As a global leader in sustainable seafood recommendations, we recognize the importance of addressing human rights abuses in the fishing industry. On February 1, we announced the new Seafood Slavery Risk Tool to help businesses identify where they may have issues with their sourcing and take targeted steps to address them. In coordination with Liberty Asia and the Sustainable Fisheries Partnership, the tool is a free, online database that produces a rating indicating the likelihood that human trafficking, forced labor and hazardous child labor are occurring on fishing boats in a specific fishery.
The tool incorporates information from a variety of accurate, credible reports by authoritative institutions (e.g., U.S. government reports, EU and UN reports, etc.) and civil society organizations (universities, NGOs, and media outlets). The tool is ground-breaking because it makes scattered evidence easily accessible, points to gaps in our collective knowledge and provides specific risk assessments that can serve as the basis for due diligence and engagement.
About the Monterey Bay Aquarium Seafood Watch Program
The mission of the nonprofit Monterey Bay Aquarium is to inspire conservation of the ocean. The Monterey Bay Aquarium Seafood Watch program empowers consumers and businesses to choose seafood that's fished or farmed using responsible methods that protect sea life and habitats, now and for future generations. Seafood Watch’s widely recognized and respected science-based recommendations, indicating which seafood items are Best Choices or Good Alternatives, and which ones to Avoid, are available in its free app and at seafoodwatch.org.
About Liberty Asia
Liberty Asia is a global organization that aims to prevent human trafficking through legal advocacy, technological interventions, and strategic collaborations with NGOs, corporations, and financial institutions in Southeast Asia. Liberty Asia facilitates the sharing of information, expertise, and best practices with anti-trafficking stakeholders through online platforms; gathers and channels intelligence on slavery to the private sector; champions legal reform and improves the understanding of victim identification, protection, and procedures; builds a stable communications backbone for Asia hotlines to scale-up their capacity to support more victims and returnees; and provides slavery education and training to enact change in all sectors of society.

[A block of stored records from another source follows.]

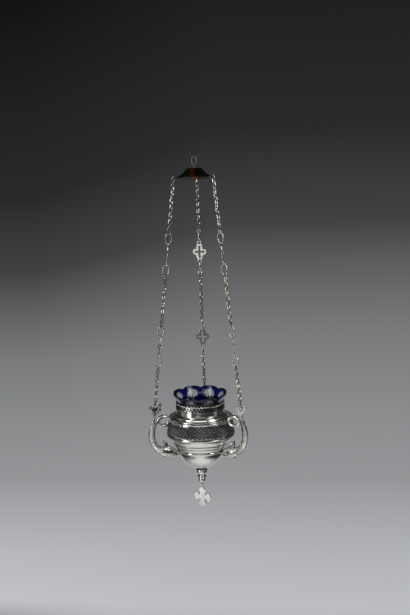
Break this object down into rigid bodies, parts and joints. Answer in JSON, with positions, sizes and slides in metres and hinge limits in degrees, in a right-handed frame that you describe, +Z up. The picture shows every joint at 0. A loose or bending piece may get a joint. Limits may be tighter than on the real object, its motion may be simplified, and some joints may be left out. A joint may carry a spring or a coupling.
{
  "type": "hanging oil lamp",
  "caption": "Hanging vigil oil lamp: pierced silver-plated bowl with blue glass, dolphin handles, chains with cross plaques, canopy, hook ring and pendant cross.",
  "frame": {"origin": "the point inside the top ring that a hook bears on", "axes": "+Z up along the line the lamp hangs in; +Y towards the back chain, +X to the right as seen from the front; the top ring lies in the XZ plane"},
  "size_m": [0.139, 0.13, 0.5115],
  "materials": {
    "silver": "silver plate, polished, a little worn",
    "dark_silver": "silver plate, darkened in its pierced work",
    "worn_brass": "brass showing through worn plating",
    "canopy_bronze": "dark tarnished plate, half polished",
    "cobalt_glass": "clear cobalt blue, glossy"
  },
  "bodies": {
    "top_ring": {"hanging_ring": "silver"},
    "stem": {"hook_stem": "silver", "stem_nut": "worn_brass"},
    "canopy": {"canopy": "canopy_bronze"},
    "chain_back": {"chain_back_upper_run": "worn_brass", "chain_back_ring_1": "silver", "chain_back_ring_2": "silver", "chain_back_middle_run": "worn_brass", "chain_back_ring_3": "silver", "chain_back_ring_4": "silver", "chain_back_lower_run": "worn_brass"},
    "plaque_back_1": {"chain_back_plaque_1": "silver"},
    "plaque_back_2": {"chain_back_plaque_2": "silver"},
    "chain_left": {"chain_left_upper_run": "worn_brass", "chain_left_ring_1": "silver", "chain_left_ring_2": "silver", "chain_left_middle_run": "worn_brass", "chain_left_ring_3": "silver", "chain_left_ring_4": "silver", "chain_left_lower_run": "worn_brass"},
    "plaque_left_1": {"chain_left_plaque_1": "silver"},
    "plaque_left_2": {"chain_left_plaque_2": "silver"},
    "chain_right": {"chain_right_upper_run": "worn_brass", "chain_right_ring_1": "silver", "chain_right_ring_2": "silver", "chain_right_middle_run": "worn_brass", "chain_right_ring_3": "silver", "chain_right_ring_4": "silver", "chain_right_lower_run": "worn_brass"},
    "plaque_right_1": {"chain_right_plaque_1": "silver"},
    "plaque_right_2": {"chain_right_plaque_2": "silver"},
    "lamp": {"neck_gallery": "silver", "shoulder": "silver", "belly_gallery": "dark_silver", "lower_bowl": "silver", "handle_back": "silver", "handle_rivet_back": "silver", "handle_screw_back": "silver", "handle_left": "silver", "handle_rivet_left": "silver", "handle_screw_left": "silver", "handle_right": "silver", "handle_rivet_right": "silver", "handle_screw_right": "silver", "finial_knob": "silver", "finial_ball": "silver", "finial_bolt": "silver", "finial_nut": "worn_brass"},
    "glass": {"oil_glass": "cobalt_glass"},
    "pendant_loop": {"pendant_loop": "silver"},
    "pendant_cross": {"pendant_cross": "silver"}
  },
  "joints": [
    {"name": "stem_swing", "type": "hinge", "parent": "top_ring", "child": "stem", "pos_m": [0, 0, -0.01245], "axis": [1, 0, 0], "range_deg": [-40, 40]},
    {"name": "canopy_turn", "type": "hinge", "parent": "stem", "child": "canopy", "pos_m": [0, 0, -0.016], "axis": [0, 0, 1], "continuous": true},
    {"name": "chain_back_sway", "type": "hinge", "parent": "canopy", "child": "chain_back", "pos_m": [0, 0.032, -0.0288], "axis": [1, 0, 0], "range_deg": [-8, 8]},
    {"name": "plaque_back_1_turn", "type": "hinge", "parent": "chain_back", "child": "plaque_back_1", "pos_m": [0, 0.04471, -0.13529], "axis": [0, -0.1185, 0.993], "range_deg": [-40, 40]},
    {"name": "plaque_back_2_turn", "type": "hinge", "parent": "chain_back", "child": "plaque_back_2", "pos_m": [0, 0.06023, -0.26532], "axis": [0, -0.1185, 0.993], "range_deg": [-40, 40]},
    {"name": "chain_left_sway", "type": "hinge", "parent": "canopy", "child": "chain_left", "pos_m": [-0.02771, -0.016, -0.0288], "axis": [1, 0, 0], "range_deg": [-8, 8]},
    {"name": "plaque_left_1_turn", "type": "hinge", "parent": "chain_left", "child": "plaque_left_1", "pos_m": [-0.03872, -0.02235, -0.13529], "axis": [0.1026, 0.0592, 0.993], "range_deg": [-18, 62]},
    {"name": "plaque_left_2_turn", "type": "hinge", "parent": "chain_left", "child": "plaque_left_2", "pos_m": [-0.05216, -0.03011, -0.26532], "axis": [0.1026, 0.0592, 0.993], "range_deg": [-30, 50]},
    {"name": "chain_right_sway", "type": "hinge", "parent": "canopy", "child": "chain_right", "pos_m": [0.02771, -0.016, -0.0288], "axis": [1, 0, 0], "range_deg": [-8, 8]},
    {"name": "plaque_right_1_turn", "type": "hinge", "parent": "chain_right", "child": "plaque_right_1", "pos_m": [0.03872, -0.02235, -0.13529], "axis": [-0.1026, 0.0592, 0.993], "range_deg": [-66, 14]},
    {"name": "plaque_right_2_turn", "type": "hinge", "parent": "chain_right", "child": "plaque_right_2", "pos_m": [0.05216, -0.03011, -0.26532], "axis": [-0.1026, 0.0592, 0.993], "range_deg": [-75, 5]},
    {"name": "lamp_tilt", "type": "hinge", "parent": "chain_back", "child": "lamp", "pos_m": [0, 0.07, -0.34724], "axis": [1, 0, 0], "range_deg": [-4, 4]},
    {"name": "glass_lift", "type": "slide", "parent": "lamp", "child": "glass", "axis": [0, 0, 1], "range_m": [0, 0.08]},
    {"name": "pendant_loop_swing", "type": "hinge", "parent": "lamp", "child": "pendant_loop", "pos_m": [0, 0, -0.47454], "axis": [0.3907, 0.9205, 0], "range_deg": [-45, 45]},
    {"name": "pendant_cross_swing", "type": "hinge", "parent": "pendant_loop", "child": "pendant_cross", "pos_m": [0, 0, -0.47909], "axis": [0.3907, 0.9205, 0], "range_deg": [-40, 40]}
  ],
  "couplings": [
    {"joint": "chain_left_sway", "follows": "chain_back_sway", "ratio": 1},
    {"joint": "chain_right_sway", "follows": "chain_back_sway", "ratio": 1},
    {"joint": "lamp_tilt", "follows": "chain_back_sway", "ratio": -0.45714}
  ]
}
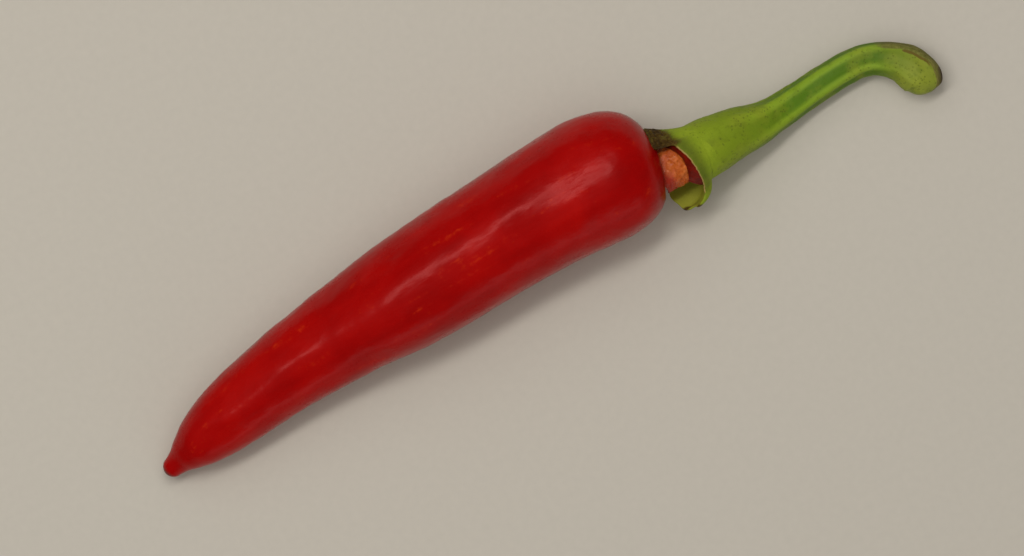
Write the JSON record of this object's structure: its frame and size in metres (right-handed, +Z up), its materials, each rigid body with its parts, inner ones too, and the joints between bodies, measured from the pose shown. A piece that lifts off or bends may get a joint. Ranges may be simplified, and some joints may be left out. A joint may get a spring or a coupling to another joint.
{
  "type": "fresh red chilli pepper with stem",
  "caption": "Long curved red chilli pepper lying on its side, its green calyx half torn from the pod and its ribbed stem hooked at the cut end.",
  "frame": {"origin": "on the surface that the pepper lies on, under the middle of its box", "axes": "+X along the pepper from the tip of the pod to the cut end of the stem, +Z up from the surface"},
  "size_m": [0.1343, 0.0219, 0.0197],
  "materials": {
    "pod_skin": "smooth, waxy and glossy deep red skin",
    "torn_flesh": "moist granular orange flesh",
    "torn_skin": "thin torn dark red skin",
    "calyx": "ribbed yellow-green, tan at its torn rim",
    "stem": "satin green with lengthwise ribs, brown at the cut end"
  },
  "bodies": {
    "root": {"pod": "pod_skin", "torn_flesh": "torn_flesh", "torn_skin": "torn_skin", "calyx": "calyx", "stem": "stem"}
  },
  "joints": []
}
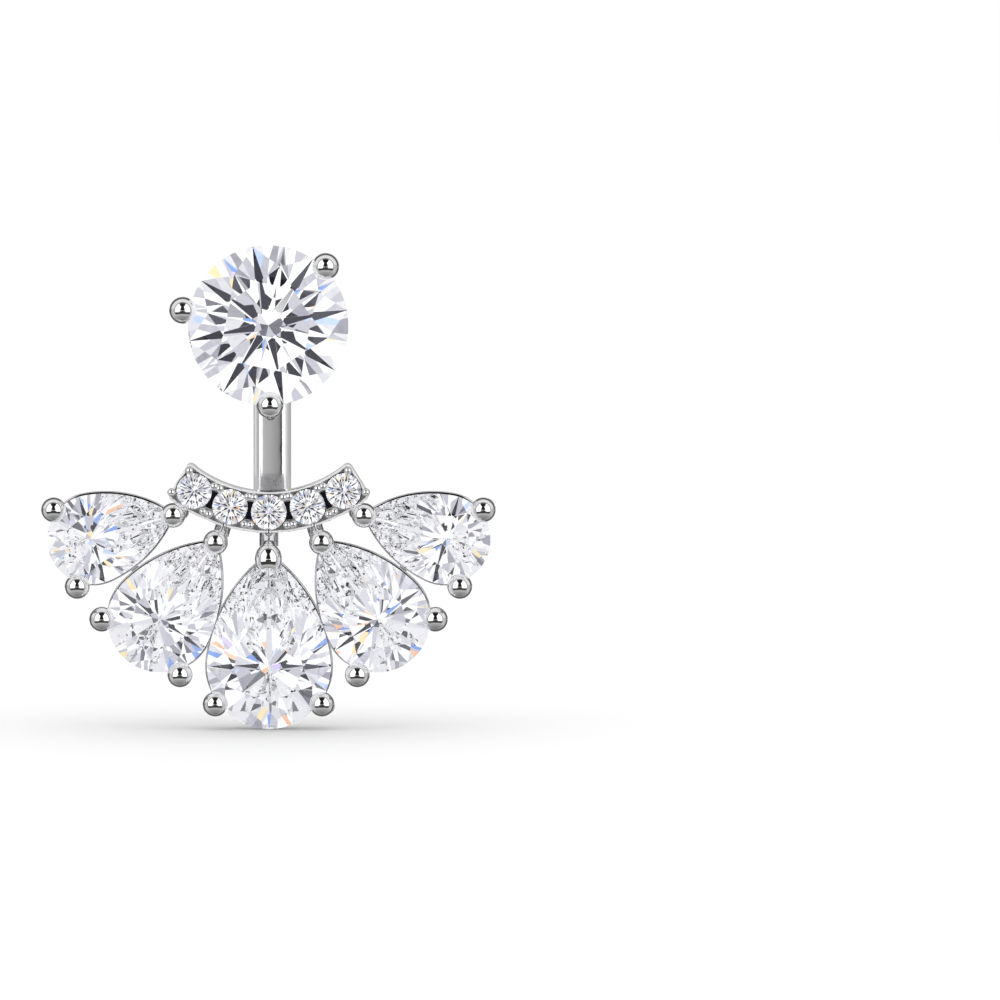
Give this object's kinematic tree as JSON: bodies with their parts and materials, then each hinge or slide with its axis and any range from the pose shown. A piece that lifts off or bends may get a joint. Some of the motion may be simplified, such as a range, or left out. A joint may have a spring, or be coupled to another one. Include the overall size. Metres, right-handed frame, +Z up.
{
  "type": "ear jacket earring",
  "caption": "Stud earring with a round stone, and a jacket on its post that comes under the lobe as a pave band with a fan of pear stones.",
  "frame": {"origin": "on the ear post's axis, in the middle of the ear lobe's gap", "axes": "+Z up as worn, +Y along the post from the stud towards its point, so the front faces -Y"},
  "size_m": [0.0182, 0.0152, 0.0194],
  "materials": {
    "white_metal": "mirror polished, rhodium white",
    "nut_metal": "polished sheet, rhodium white",
    "stud_stone": "clear white round brilliant, polished facets",
    "pear_stone": "clear white pear brilliant, polished facets",
    "small_stone": "clear white small round brilliant, polished facets"
  },
  "bodies": {
    "stud": {"stud_setting": "white_metal", "stud_stone": "stud_stone", "ear_nut": "nut_metal"},
    "jacket": {"jacket_frame": "white_metal", "pave_stone_1": "small_stone", "pave_stone_2": "small_stone", "pave_stone_3": "small_stone", "pave_stone_4": "small_stone", "pave_stone_5": "small_stone", "pear_stone_1": "pear_stone", "pear_stone_2": "pear_stone", "pear_stone_3": "pear_stone", "pear_stone_4": "pear_stone", "pear_stone_5": "pear_stone"}
  },
  "joints": [
    {"name": "jacket_swing", "type": "hinge", "parent": "stud", "child": "jacket", "pos_m": [0, 0.00265, 0], "axis": [0, 1, 0], "continuous": true}
  ]
}
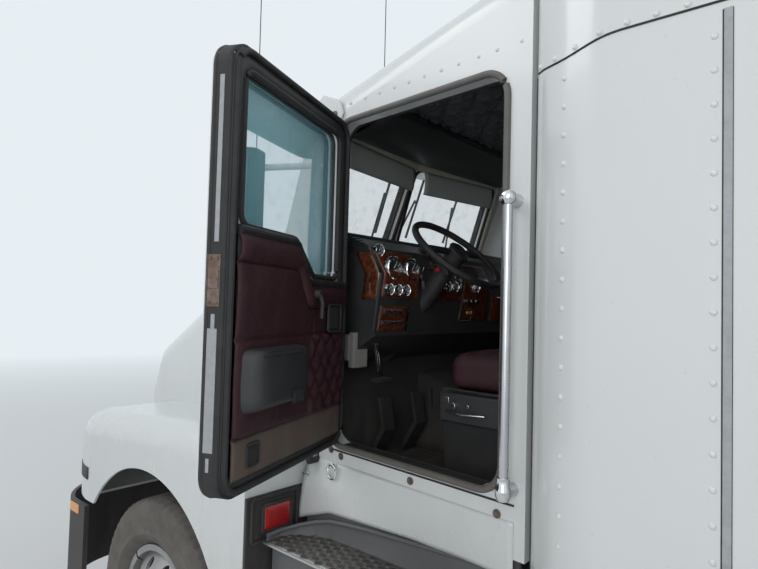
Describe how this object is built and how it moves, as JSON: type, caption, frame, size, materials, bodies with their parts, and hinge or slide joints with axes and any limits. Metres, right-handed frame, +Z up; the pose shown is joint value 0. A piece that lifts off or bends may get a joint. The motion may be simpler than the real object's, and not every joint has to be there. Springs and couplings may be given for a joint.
{
  "type": "semi truck tractor unit",
  "caption": "Conventional semi truck tractor unit with sloped hood, hollow cab, raised-roof sleeper, tandem drive axles and fifth wheel; doors, hood, steering and wheels move.",
  "frame": {"origin": "centre of the kingpin seat, level with the top of the fifth wheel plate", "axes": "+X towards the front bumper, +Y to the left side, +Z up"},
  "size_m": [8.414, 3.0108, 3.6499],
  "materials": {
    "white_paint": "gloss white with dirt",
    "frame_paint": "satin black",
    "cast_black": "painted casting",
    "steel_grey": "grey wheel paint",
    "polished": "polished",
    "chrome_trim": "chrome",
    "tyre_rubber": "worn",
    "black_rubber": "matte",
    "black_plastic": "grained",
    "clear_glass": "clear",
    "tinted_glass": "aqua tint",
    "vinyl": "burgundy vinyl",
    "amber_lens": "amber",
    "red_lens": "red",
    "lamp_lens": "clear lens",
    "dark_fabric": "woven"
  },
  "bodies": {
    "chassis": {"frame_rails": "frame_paint", "crossmembers": "frame_paint", "front_axle": "cast_black", "front_springs": "cast_black", "drive_axles": "cast_black", "rear_suspension": "cast_black", "engine_block": "cast_black", "drive_shafts": "cast_black", "radiator": "frame_paint", "fifth_wheel_base": "frame_paint", "cab_shell": "white_paint", "cab_roof": "white_paint", "windshield": "clear_glass", "sun_visor": "white_paint", "bumper": "black_plastic", "bumper_lamps": "amber_lens", "sleeper_body": "white_paint", "sleeper_roof": "white_paint", "fuel_tanks": "polished", "body_mounts": "frame_paint", "step_boxes": "black_plastic", "tread_plates": "polished", "mud_flaps": "black_rubber", "tail_lamps": "red_lens", "exhaust_stack": "chrome_trim", "grab_handles": "polished", "dashboard": "black_plastic", "steering_column": "black_plastic", "seats": "vinyl", "seat_bases": "black_plastic", "bunk": "dark_fabric"},
    "hood": {"hood": "white_paint", "grille": "chrome_trim", "headlamps": "lamp_lens", "splash_panels": "black_plastic"},
    "door_left": {"door_left": "white_paint", "door_left_glass": "tinted_glass", "door_left_trim": "vinyl", "mirror_left": "white_paint"},
    "door_right": {"door_right": "white_paint", "door_right_glass": "tinted_glass", "door_right_trim": "vinyl", "mirror_right": "white_paint"},
    "fifth_wheel": {"fifth_wheel_plate": "frame_paint"},
    "steering_wheel": {"steering_wheel": "black_plastic"},
    "knuckle_left": {"knuckle_left": "cast_black"},
    "knuckle_right": {"knuckle_right": "cast_black"},
    "front_wheel_left": {"front_rim_left": "steel_grey", "front_tyre_left": "tyre_rubber"},
    "front_wheel_right": {"front_rim_right": "steel_grey", "front_tyre_right": "tyre_rubber"},
    "mid_wheels_left": {"mid_rims_left": "steel_grey", "mid_tyres_left": "tyre_rubber"},
    "mid_wheels_right": {"mid_rims_right": "steel_grey", "mid_tyres_right": "tyre_rubber"},
    "rear_wheels_left": {"rear_rims_left": "steel_grey", "rear_tyres_left": "tyre_rubber"},
    "rear_wheels_right": {"rear_rims_right": "steel_grey", "rear_tyres_right": "tyre_rubber"}
  },
  "joints": [
    {"name": "door_left_swing", "type": "hinge", "parent": "chassis", "child": "door_left", "pos_m": [4.592, 0.87745, 0.86], "axis": [0, 0, 1], "range_deg": [-6.2, 63.8]},
    {"name": "door_right_swing", "type": "hinge", "parent": "chassis", "child": "door_right", "pos_m": [4.592, -0.87745, 0.86], "axis": [0, 0, 1], "range_deg": [0, 70]},
    {"name": "hood_tilt", "type": "hinge", "parent": "chassis", "child": "hood", "pos_m": [6.6, 0, -0.31], "axis": [0, 1, 0], "range_deg": [0, 75]},
    {"name": "fifth_wheel_tilt", "type": "hinge", "parent": "chassis", "child": "fifth_wheel", "pos_m": [0, 0, -0.1], "axis": [0, 1, 0], "range_deg": [-10, 10]},
    {"name": "steer_left", "type": "hinge", "parent": "chassis", "child": "knuckle_left", "pos_m": [5.4, 0.85, -0.68], "axis": [0, 0, 1], "range_deg": [-35, 35]},
    {"name": "steer_right", "type": "hinge", "parent": "chassis", "child": "knuckle_right", "pos_m": [5.4, -0.85, -0.68], "axis": [0, 0, 1], "range_deg": [-35, 35]},
    {"name": "steering_wheel_turn", "type": "hinge", "parent": "chassis", "child": "steering_wheel", "pos_m": [4.255, 0.443, 1], "axis": [-0.6428, 0, 0.766], "range_deg": [-720, 720]},
    {"name": "front_wheel_left_roll", "type": "hinge", "parent": "knuckle_left", "child": "front_wheel_left", "pos_m": [5.4, 1.043, -0.68], "axis": [0, 1, 0], "continuous": true},
    {"name": "front_wheel_right_roll", "type": "hinge", "parent": "knuckle_right", "child": "front_wheel_right", "pos_m": [5.4, -1.043, -0.68], "axis": [0, 1, 0], "continuous": true},
    {"name": "mid_wheels_left_roll", "type": "hinge", "parent": "chassis", "child": "mid_wheels_left", "pos_m": [0.46, 0.9, -0.68], "axis": [0, 1, 0], "continuous": true},
    {"name": "mid_wheels_right_roll", "type": "hinge", "parent": "chassis", "child": "mid_wheels_right", "pos_m": [0.46, -0.9, -0.68], "axis": [0, 1, 0], "continuous": true},
    {"name": "rear_wheels_left_roll", "type": "hinge", "parent": "chassis", "child": "rear_wheels_left", "pos_m": [-0.86, 0.9, -0.68], "axis": [0, 1, 0], "continuous": true},
    {"name": "rear_wheels_right_roll", "type": "hinge", "parent": "chassis", "child": "rear_wheels_right", "pos_m": [-0.86, -0.9, -0.68], "axis": [0, 1, 0], "continuous": true}
  ],
  "couplings": [
    {"joint": "steer_right", "follows": "steer_left", "ratio": 1},
    {"joint": "steering_wheel_turn", "follows": "steer_left", "ratio": 20}
  ]
}
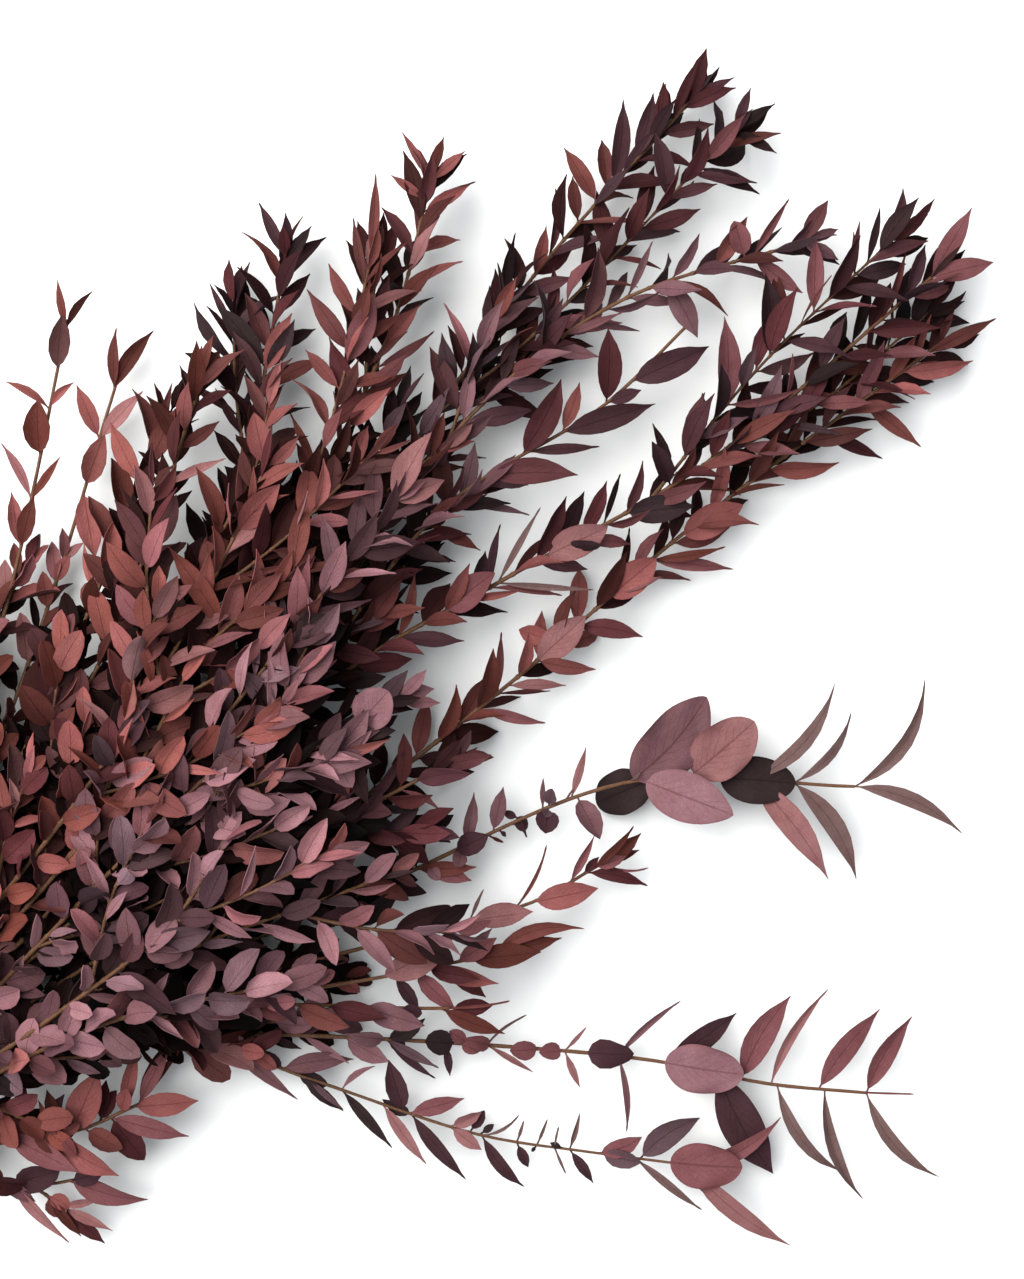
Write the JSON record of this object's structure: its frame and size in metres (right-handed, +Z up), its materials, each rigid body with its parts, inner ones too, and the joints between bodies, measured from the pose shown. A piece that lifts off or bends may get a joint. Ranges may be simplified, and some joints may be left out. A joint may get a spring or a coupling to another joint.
{
  "type": "preserved eucalyptus bunch",
  "caption": "Tied bunch of preserved parvifolia eucalyptus, lying down and fanned out flat: bare stem ends, a tie, and long branches of small paired leaves in dusty red, mauve and plum.",
  "frame": {"origin": "middle of the footprint, on the surface the bunch lies on", "axes": "+X from the cut stem ends to the longest tips, +Y across the fan, to the left of someone above it who faces the tips, +Z up"},
  "size_m": [0.728, 0.5888, 0.0744],
  "materials": {
    "leaf_brick": "matt dry leaf",
    "leaf_mauve": "matt dry leaf",
    "leaf_plum": "matt dry leaf",
    "twine": "matt plain twine"
  },
  "bodies": {
    "root": {"branch_left_outer_low": "leaf_brick", "branch_pink_pairs": "leaf_brick", "branch_long_burgundy": "leaf_plum", "branch_long_pink": "leaf_brick", "branch_large_ovals": "leaf_mauve", "branch_right_sprigs": "leaf_mauve", "branch_left_outer": "leaf_brick", "branch_far_left_pairs": "leaf_brick", "branch_dark_tip": "leaf_plum", "branch_long_mauve": "leaf_mauve", "branch_longest": "leaf_plum", "branch_right_tip": "leaf_brick", "branch_lower_left": "leaf_brick", "branch_left_middle": "leaf_brick", "branch_left_brick": "leaf_brick", "branch_brick_crown": "leaf_brick", "branch_dark_pairs": "leaf_plum", "branch_middle_dark": "leaf_plum", "branch_right_brown": "leaf_brick", "branch_coral": "leaf_brick", "branch_lower_right": "leaf_mauve", "branch_left_inner": "leaf_brick", "branch_left_fork": "leaf_brick", "branch_heart_upper": "leaf_brick", "branch_heart": "leaf_mauve", "branch_heart_right": "leaf_mauve", "branch_right_edge": "leaf_plum", "branch_right_short": "leaf_mauve", "branch_top_coral": "leaf_brick", "branch_top_brick": "leaf_brick", "branch_top_mauve": "leaf_mauve", "branch_top_middle": "leaf_mauve", "branch_top_pale": "leaf_mauve", "branch_top_right": "leaf_mauve", "tie": "twine"}
  },
  "joints": []
}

About the Sustainable Fisheries Partnership
Founded in 2006, the Sustainable Fisheries Partnership (SFP) is a non-profit organization dedicated to rebuilding depleted fish stocks and reducing the environmental and social impacts of fishing and fish farming worldwide by engaging stakeholders (communities, NGOs, government, etc.) and seafood businesses in every part of the supply chain. The organization works to improve fisheries through fishery improvement projects (FIPs) and aquaculture improvement projects (AIPs), which are multi-stakeholder bodies that seek to advance the sustainability of fishing and fish farming operations. SFP also supports Supply Chain Roundtables that allow seafood suppliers to work in a pre-competitive environment to promote improvement throughout the supply chain.